The next time you swing by Toby Keith’s I Love This Bar & Grill at Harrah’s Las Vegas, look up. There, you’ll see some new flair, specifically, red Solo cup chandeliers.

Yes, that’s an actual thing.

Red solo cup chandelier

We are not making this up.

I Love This Bar & Grill at Harrah’s has been serving up ample portions of American favorites delivered by attractive young women in assless chaps since June 29, 2005.

“Red Solo Cup,” of course, was a big hit by Toby Keith, so it follows his namesake restaurant on the Las Vegas Strip would have accoutrements inspired by the song.
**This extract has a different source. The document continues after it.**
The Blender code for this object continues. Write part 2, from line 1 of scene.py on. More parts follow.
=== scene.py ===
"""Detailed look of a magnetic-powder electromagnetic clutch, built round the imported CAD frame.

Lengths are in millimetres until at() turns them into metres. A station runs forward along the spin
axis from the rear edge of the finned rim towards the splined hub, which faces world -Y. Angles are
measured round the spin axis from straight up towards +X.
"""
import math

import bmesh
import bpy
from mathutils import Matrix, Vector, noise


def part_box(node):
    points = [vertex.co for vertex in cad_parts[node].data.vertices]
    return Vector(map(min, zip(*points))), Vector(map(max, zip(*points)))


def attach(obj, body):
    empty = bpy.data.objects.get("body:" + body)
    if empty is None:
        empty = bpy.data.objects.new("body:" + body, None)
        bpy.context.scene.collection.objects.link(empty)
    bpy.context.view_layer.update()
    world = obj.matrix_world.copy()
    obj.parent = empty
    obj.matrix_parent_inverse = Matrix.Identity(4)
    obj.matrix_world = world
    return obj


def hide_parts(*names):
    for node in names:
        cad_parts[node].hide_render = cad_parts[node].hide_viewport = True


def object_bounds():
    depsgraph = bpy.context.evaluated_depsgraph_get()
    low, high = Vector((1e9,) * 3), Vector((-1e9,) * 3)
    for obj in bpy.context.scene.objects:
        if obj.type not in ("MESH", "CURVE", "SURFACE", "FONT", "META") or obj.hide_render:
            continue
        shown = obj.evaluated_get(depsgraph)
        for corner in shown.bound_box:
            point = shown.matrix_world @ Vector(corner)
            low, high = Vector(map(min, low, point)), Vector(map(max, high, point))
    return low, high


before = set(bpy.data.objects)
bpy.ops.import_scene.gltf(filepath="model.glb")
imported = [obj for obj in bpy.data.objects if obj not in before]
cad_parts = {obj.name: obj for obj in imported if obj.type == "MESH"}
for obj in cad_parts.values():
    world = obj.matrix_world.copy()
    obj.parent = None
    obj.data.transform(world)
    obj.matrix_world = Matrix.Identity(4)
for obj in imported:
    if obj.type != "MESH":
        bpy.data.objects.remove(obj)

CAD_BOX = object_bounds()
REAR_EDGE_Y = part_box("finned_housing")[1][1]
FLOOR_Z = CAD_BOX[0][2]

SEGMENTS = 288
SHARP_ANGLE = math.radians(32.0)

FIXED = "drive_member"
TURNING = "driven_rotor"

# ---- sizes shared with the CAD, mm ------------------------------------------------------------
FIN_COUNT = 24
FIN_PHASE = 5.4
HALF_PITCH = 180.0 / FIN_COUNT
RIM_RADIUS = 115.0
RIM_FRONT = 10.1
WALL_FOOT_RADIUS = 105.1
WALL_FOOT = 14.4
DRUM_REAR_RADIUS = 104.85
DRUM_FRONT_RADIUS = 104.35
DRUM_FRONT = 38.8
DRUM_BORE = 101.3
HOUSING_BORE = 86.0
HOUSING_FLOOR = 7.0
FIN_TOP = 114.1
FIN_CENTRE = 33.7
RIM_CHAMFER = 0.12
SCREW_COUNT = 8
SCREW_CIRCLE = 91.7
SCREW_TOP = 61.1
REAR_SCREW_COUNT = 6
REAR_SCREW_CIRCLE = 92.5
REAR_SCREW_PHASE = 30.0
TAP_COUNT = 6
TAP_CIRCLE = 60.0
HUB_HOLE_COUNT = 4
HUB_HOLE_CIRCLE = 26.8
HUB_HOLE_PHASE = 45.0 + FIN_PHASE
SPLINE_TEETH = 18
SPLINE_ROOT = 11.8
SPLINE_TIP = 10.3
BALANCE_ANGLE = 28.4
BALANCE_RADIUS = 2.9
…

The video for “Red Solo Cup” has received more than 37 million views on YouTube.

Red solo cup chandelier

Solo cups come in other colors, but 60% of all Solo cups are red.
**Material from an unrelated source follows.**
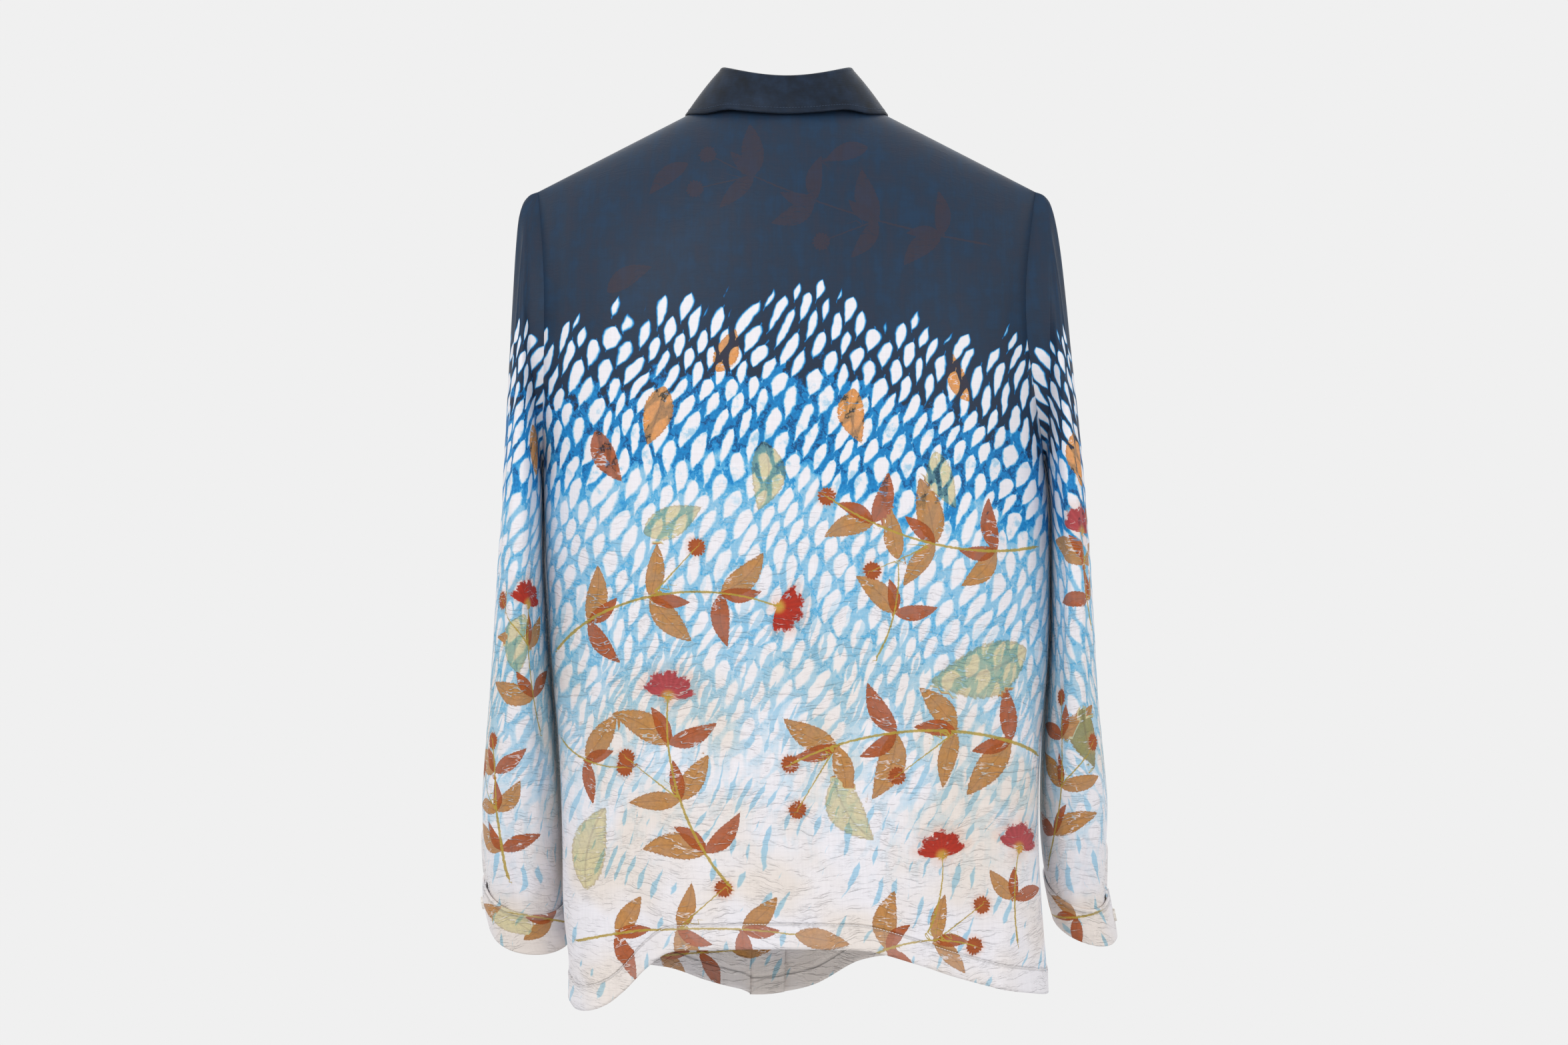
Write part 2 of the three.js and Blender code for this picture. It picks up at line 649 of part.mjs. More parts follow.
// ---------------------------------------------------------------- sleeves
// The armhole seam, from the shoulder tip down the back, under the arm and up the front.
function armholePoint(side, i) {
  const row = i <= ROWS_ABOVE ? i : RING_POINTS - i;
  const face = i <= ROWS_ABOVE ? 'back' : 'front';
  const edge = edgeAt(side, row);
  const point = bodyPoint(face, edge.x, edge.z);
  if (row === 0 || row === ROWS_ABOVE) {
    point.y = 0;
  }
  return point;
}

function sleeveFoldAt(angle, ring) {
  let sum = 0;
  for (const fold of SLEEVE_FOLDS) {
    let turn = angle - fold.angle;
    turn = Math.atan2(Math.sin(turn), Math.cos(turn));
    const ends = smooth((ring - fold.from) / 2) * smooth((fold.to - ring) / 2 + 0.5);
    sum += fold.depth * Math.exp(-((turn / fold.width) ** 2)) * ends;
  }
  return sum;
}

function ringPoint(side, row, angle, grow) {
  const powered = (value) => Math.sign(value) * Math.pow(Math.abs(value), 2 / row.square);
  const out = powered(Math.cos(angle));
  const round = powered(Math.sin(angle));
  const half = (row.outX - row.inX) / 2 + grow;
  const depth = (round > 0 ? row.back : row.front) + grow;
  const x = (row.outX + row.inX) / 2 + half * out;
  const y = row.mid - depth * round;
  const z = (row.outZ + row.inZ) / 2 + ((row.outZ - row.inZ) / 2) * out + row.fall * (y - row.mid);
  return new THREE.Vector3(side * x, y, z);
}

function makeSleeve(name, arm) {
  const rings = [];
  const seam = [];
  for (let i = 0; i < RING_POINTS; i += 1) {
    const point = armholePoint(arm.side, i);
    point.x += arm.side * 2 * SEAM_GAP;
    seam.push(point);
  }
  rings.push(seam);
  arm.sections.forEach((row, k) => {
    const line = [];
    const hold = 1 - smooth((k + 1) / SLEEVE_HEAD.rings);
    for (let i = 0; i < RING_POINTS; i += 1) {
      const angle = (2 * Math.PI * i) / RING_POINTS;
      const free = ringPoint(arm.side, row, angle, sleeveFoldAt(angle, k + 1));
      const held = seam[i].clone();
      held.x += (free.x - seam[i].x) * SLEEVE_HEAD.outShare;
      held.z += (free.z - seam[i].z) * SLEEVE_HEAD.downShare;
      line.push(free.lerp(held, hold));
    }
    rings.push(line);
  });
  const turned = arm.side > 0 ? rings : rings.map((line) => [...line].reverse());
  return piece(name, clothWall(turned, () => CLOTH, { closed: true }), silk(SILK.white));
}

// A cuff is a band whose ends lap at the outer edge, the back end over the front end.
function makeCuff(name, arm) {
  const grid = [];
  const first = CUFF.start - CUFF.lap;
  for (const row of arm.cuff) {
    const line = [];
    for (let i = 0; i <= CUFF.steps; i += 1) {
      const angle = first + ((2 * Math.PI + CUFF.lap) * i) / CUFF.steps;
      const over = smooth(1 - (angle - first) / (2 * CUFF.lap));
      line.push(ringPoint(arm.side, row, angle, CUFF.swell + CUFF.lapLift * over));
    }
    grid.push(line);
  }
  const turned = arm.side > 0 ? grid : grid.map((line) => [...line].reverse());
  return piece(name, clothWall(turned, () => COLLAR_CLOTH), silk(SILK.white));
}

// ---------------------------------------------------------------- buttons
function buttonGeometry() {
  const { radius, thickness, rim, dish, round, sides } = BUTTON;
  const rimInside = radius - round - rim;
  const profile = [
    new THREE.Vector2(0, 0),
    new THREE.Vector2(radius - round, 0),
    new THREE.Vector2(radius, thickness / 2),
    new THREE.Vector2(radius - round, thickness),
    new THREE.Vector2(rimInside, thickness),
    new THREE.Vector2(rimInside - round, thickness - dish),
    new THREE.Vector2(0, thickness - dish),
  ];
  return new THREE.LatheGeometry(profile, sides);
}

// A button with its back a seam gap off the cloth, facing along the given direction.
function makeButton(name, place, direction) {
  const mesh = piece(name, buttonGeometry(), new THREE.MeshStandardMaterial({
    color: SILK.shell,
    roughness: 0.25,
    metalness: 0,
  }));
  const up = new THREE.Vector3(0, 1, 0);
  mesh.quaternion.setFromUnitVectors(up, direction);
  mesh.position.copy(place).addScaledVector(direction, SEAM_GAP);
  return mesh;
}

function makeFrontButton(index) {
  const z = FRONT_BUTTONS.firstZ - FRONT_BUTTONS.pitch * index;
  const x = closingLine(z);
  const direction = frontNormal(x, z);
  const place = bodyPoint('front', x, z).addScaledVector(direction, LAP_LIFT);
  return makeButton(`button_front_${index + 1}`, place, direction);
}

function makeStandButton() {
  const raised = standRaise(Math.PI);
  const foot = standFoot(Math.PI, raised);
  const top = standTop(Math.PI, raised);
  const slope = top.clone().sub(foot).normalize();
  const direction = new THREE.Vector3(0, slope.z, -slope.y);
  return makeButton('button_stand', foot.lerp(top, 0.5), direction);
}

function makeCuffButton(name, arm) {
  const angle = CUFF.start - CUFF.lap / 2;
  const grow = CUFF.swell + CUFF.lapLift;
  const lower = arm.cuff[2];
  const upper = arm.cuff[1];
  const place = ringPoint(arm.side, upper, angle, grow);
  place.lerp(ringPoint(arm.side, lower, angle, grow), 0.5);
  const turn = CUFF.lap / 2;
  const across = ringPoint(arm.side, lower, angle + turn, grow);
  across.sub(ringPoint(arm.side, lower, angle - turn, grow));
  const along = ringPoint(arm.side, lower, angle, grow);
  along.sub(ringPoint(arm.side, upper, angle, grow));
  const direction = across.cross(along).normalize();
  if (direction.x * arm.side < 0) {
    direction.negate();
  }
  return makeButton(name, place, direction);
}

// ---------------------------------------------------------------- the shirt
const shirt = new THREE.Group();
shirt.add(makeBack());
shirt.add(makeFront('front_left', -1));
shirt.add(makeFront('front_right', 1));
shirt.add(makeStand());
shirt.add(makeFall());
shirt.add(makeSleeve('sleeve_left', SLEEVES.left));
shirt.add(makeSleeve('sleeve_right', SLEEVES.right));
shirt.add(makeCuff('cuff_left', SLEEVES.left));
shirt.add(makeCuff('cuff_right', SLEEVES.right));
shirt.add(makeStandButton());
for (let i = 0; i < FRONT_BUTTONS.count; i += 1) {
  shirt.add(makeFrontButton(i));
}
shirt.add(makeCuffButton('button_cuff_left', SLEEVES.left));
shirt.add(makeCuffButton('button_cuff_right', SLEEVES.right));

export default shirt;
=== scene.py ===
"""A long-sleeved silk shirt, bound and dyed in indigo and printed with leaves, filled out as when worn.

Tables and formulas are in millimetres and meshes in metres. +Z is up, the back faces -Y and the
wearer's right is +X. The origin is the middle of the neck.
"""

import math

import bmesh
import bpy
import numpy as np
from mathutils import Matrix, Vector


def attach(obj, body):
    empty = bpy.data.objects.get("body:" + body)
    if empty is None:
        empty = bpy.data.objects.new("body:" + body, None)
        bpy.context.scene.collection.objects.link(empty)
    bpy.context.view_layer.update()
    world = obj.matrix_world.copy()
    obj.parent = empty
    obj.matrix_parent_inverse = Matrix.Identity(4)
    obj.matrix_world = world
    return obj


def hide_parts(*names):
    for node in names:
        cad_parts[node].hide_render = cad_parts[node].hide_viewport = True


bl_info = {
    "name": "Shibori shirt",
    "version": (1, 0, 0),
    "blender": (4, 5, 0),
    "location": "View3D > Sidebar > Shirt",
    "description": "Builds a bound and dyed silk shirt as thin cloth over its solid parts",
    "category": "Object",
}

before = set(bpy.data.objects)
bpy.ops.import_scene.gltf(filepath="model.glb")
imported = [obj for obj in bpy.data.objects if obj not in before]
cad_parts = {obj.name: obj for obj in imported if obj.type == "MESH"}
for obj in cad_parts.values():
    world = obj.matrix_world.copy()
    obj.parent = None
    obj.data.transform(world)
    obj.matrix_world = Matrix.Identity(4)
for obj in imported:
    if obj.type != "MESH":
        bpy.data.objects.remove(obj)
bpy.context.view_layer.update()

MM = 0.001
# Lengths that the spacing of the cloth divides, and fixed counts: round, then along.
PANEL_ABOVE, PANEL_BELOW, SLEEVE_ROUND, SLEEVE_ALONG = 370, 470, 400, 640
CUFF_GRID, STAND_GRID, FALL_GRID = (130, 16), (160, 8), (180, 12, 16)

# ---------------------------------------------------------------- the cut, as in the solids
NECK_HALF, NECK_BACK, NECK_FRONT = 62.0, 54.0, 58.0
SHOULDER_X, SHOULDER_Z = 214.5, -78.0
UNDERARM_Z = -310.0
ROUNDNESS = 2.5
SEAM_GAP = 0.3
SHOULDER_CURVE = {"back": (2.6, 0.55), "front": (2.0, 0.8)}
ARMHOLE_DEPTH = 0.45
CLOSING_HALF, CLOSING_DRIFT = 15.0, 0.024
LAP_LIFT, LAP_FROM, LAP_TO = 2.7, 17.0, 45.0
STAND_RISE, STAND_LEAN = 24.5, 8.0
FALL_END, FALL_SPREAD, FALL_BOW, FALL_REST = 0.13, 0.62, 1.5, 1.9
CUFF_START, CUFF_LAP, CUFF_LIFT, CUFF_SWELL, CUFF_TUCK = 0.16, 0.32, 2.4, 1.2, 1.4
FOLD_DEPTH = 60.0
HEAD_RINGS, HEAD_OUT, HEAD_DOWN = 4, 0.9, 0.5
RING_POINTS = 28
NECK_SHARE = NECK_HALF / SHOULDER_X
# Turned hems, and how much of the way in depth counts across the print's map.
BACK_HEM_BAND, FRONT_HEM_BAND = 22.0, 17.0
SLIT_HEIGHT, SLIT_TURN, SLIT_LIFT = 44.0, 0.2, 2.2
BODY_DEPTH_SHARE, SLEEVE_DEPTH_SHARE, RISE_SHARE = 0.55, 0.6, 0.3
SEAM_TUCK = 0.5
# Stitching: length from stitch to stitch, share of it that shows, and distances from edges.
STITCH_PITCH, STITCH_SHARE, THREAD_RADIUS, THREAD_SIDES = 2.6, 0.8, 0.26, 6
FACING_STITCH, CUFF_STITCH, COLLAR_STITCH = 28.0, 4.5, 5.0
# Buttons: sizes of the shell disc, its rim and dish, and its four holes.
BUTTON_RADIUS, BUTTON_THICKNESS, BUTTON_RIM, BUTTON_DISH = 5.75, 2.4, 1.1, 0.7
HOLE_RADIUS, HOLE_SPACING = 0.65, 1.05


def table(names, *rows):
    """Columns of numbers by name."""
    values = np.array(rows, float)
    return {name: values[:, i] for i, name in enumerate(names.split())}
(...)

Fun fact: The “Red Solo Cup” video features cameos by some Las Vegas regulars, including Lance Burton, Carrot Top, Jeff Dunham and Sammy Hagar.

While it’s not often in the headlines, Toby Keith’s I Love This Bar & Grill does solid business at Harrah’s.

Red solo cup chandelier

Upside down beer pong is considered the most difficult drinking game, ever.

The tongue-in-cheek red Solo cup chandeliers actually serve to class the place up a bit, and we’re a big fan of both creativity and self-depricating humor.

We can’t recall ever having had a meal at Toby Keith’s I Love This Bar & Grill, but we’ve had cocktails there, which might explain the first part of this sentence.

Look, it’s a slow news day, so cut us some slack.